Broughton resigned his commission on 23 October 1812 but was recalled on 31 May 1815 to serve in the channel as commander of the 100-gun Royal Sovereign. In August 1815 he transferred to Spencer, a seventy-four, serving as a guardship at Plymouth. On 4 June 1815, Broughton was made a Companion of The Most Honourable Order of the Bath and promoted to Colonel of the Marines on 12 March 1819.

==Death and legacy==
Broughton died in Florence, Italy in 1821, and was buried in the Old English Cemetery, Livorno. He named many locations in the course of his explorations and has been honoured with namings as well:

- Broughton Island (New South Wales) and Providence Bay off Port Stephens, New South Wales, were surveyed by Broughton in August 1795. While there he encountered some escaped convicts whom he took back to Sydney.
- Broughton Island in the Snares Islands, New Zealand is named for Lieutenant Broughton.
- Both Broutona Island and its highest point, 801m Broutona Mount in Russia's Kurils Islands are named for William Robert Broughton.
- Brouton Bay at the northern end of Simushir Island in the Kuril Islands, Russia is named for William Robert Broughton.
- Broughton Arm in Dusky Sound, New Zealand is named for Lieutenant Broughton.
- The Broughton Archipelago, Broughton Island and Broughton Strait in British Columbia's Queen Charlotte Strait region are named for Lieutenant Broughton. A street in Vancouver's West End and a street in Downtown Victoria also bear his name.
- Broughton's Bluff, a popular rock climbing destination at the Lewis and Clark State Recreation Site in Troutdale, Oregon, was named after him in 1926.
- Mount Hood for Viscount Samuel Hood, Admiral of the British Fleet.
- Youngs River and Youngs Bay for his uncle, Admiral Sir George Young.
- Broughton's map of the Columbia River was instrumental in the planning of the Lewis and Clark Expedition.
- Broughton Beach, a popular sandy beach on the Columbia River in Portland, Oregon.
- A plaque erected by the State of Oregon along Interstate 84 in the Columbia Gorge commemorates the spot where Broughton landed in 1792.

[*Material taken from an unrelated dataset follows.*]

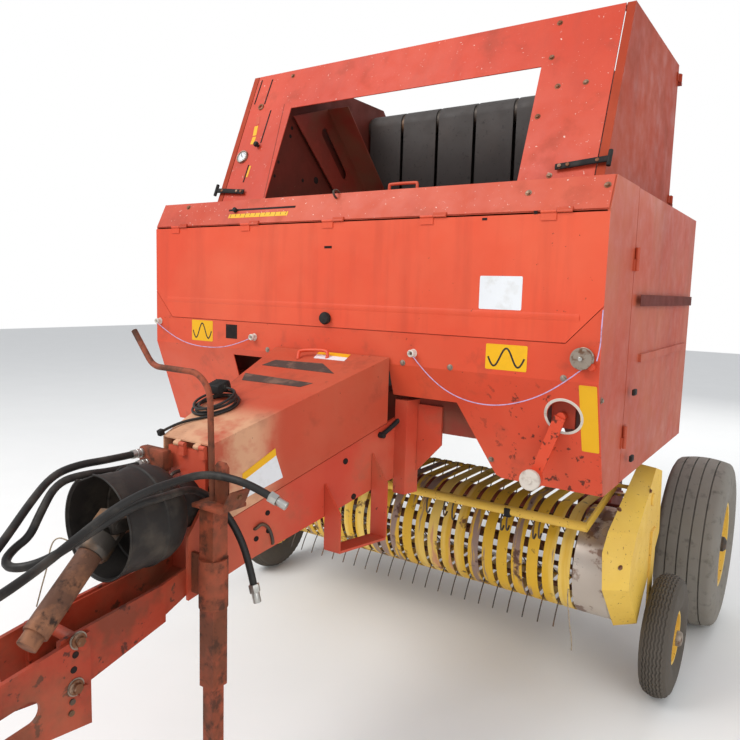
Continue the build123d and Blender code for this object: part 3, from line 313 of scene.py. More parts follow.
def finish(name, base, layers=(), roughness=0.5, metallic=0.0, grain=(60, 0.1), sheen=0.3, shade=0.86):
    # colour in layers over a base, each laid on where its noise passes a level
    material = bpy.data.materials.new(name)
    material.use_nodes = True
    tree = material.node_tree
    link = tree.links.new
    shader = tree.nodes["Principled BSDF"]
    shader.inputs["Metallic"].default_value = metallic
    shader.inputs["Specular IOR Level"].default_value = sheen
    tone = addNode(tree, "ShaderNodeMix", data_type="RGBA")
    light = colourOf(base)
    tone.inputs[6].default_value = light
    tone.inputs[7].default_value = tuple(c * shade for c in light[:3]) + (1.0,)
    link(noiseMask(tree, {"scale": 2.1, "low": 0.3, "high": 0.7}), tone.inputs[0])
    colour = tone.outputs[2]
    for layer in layers:
        over = addNode(tree, "ShaderNodeMix", data_type="RGBA")
        over.inputs[7].default_value = colourOf(layer["colour"])
        link(noiseMask(tree, layer), over.inputs[0])
        link(colour, over.inputs[6])
        colour = over.outputs[2]
    link(colour, shader.inputs["Base Color"])
    gloss = noiseMask(tree, {"scale": 14, "low": 0.3, "high": 0.7})
    spread = addNode(tree, "ShaderNodeMapRange", {
        "To Min": roughness - 0.1, "To Max": min(1.0, roughness + 0.14)})
    link(gloss, spread.inputs["Value"])
    link(spread.outputs["Result"], shader.inputs["Roughness"])
    bump = addNode(tree, "ShaderNodeBump", {"Strength": grain[1], "Distance": 0.002})
    link(noiseMask(tree, {"scale": grain[0], "low": 0.0, "high": 1.0}), bump.inputs["Height"])
    link(bump.outputs["Normal"], shader.inputs["Normal"])
    return material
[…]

- The pub located within the British Embassy in Seoul is named "Broughton's Club" to commemorate Broughton's exploration of Northeast Asia, including the Korean Peninsula.
- A cricket team in the Korea Cricket Association league is named "Broughton's International XI" in his honour.
- Broughton Street in the West End of Vancouver, British Columbia is named in his honour.
- Broughton Avenue in Ham, Richmond upon Thames, London. Close to the hamlet of Petersham in the same borough, where the last dwelling and final resting place of Captain George Vancouver are located.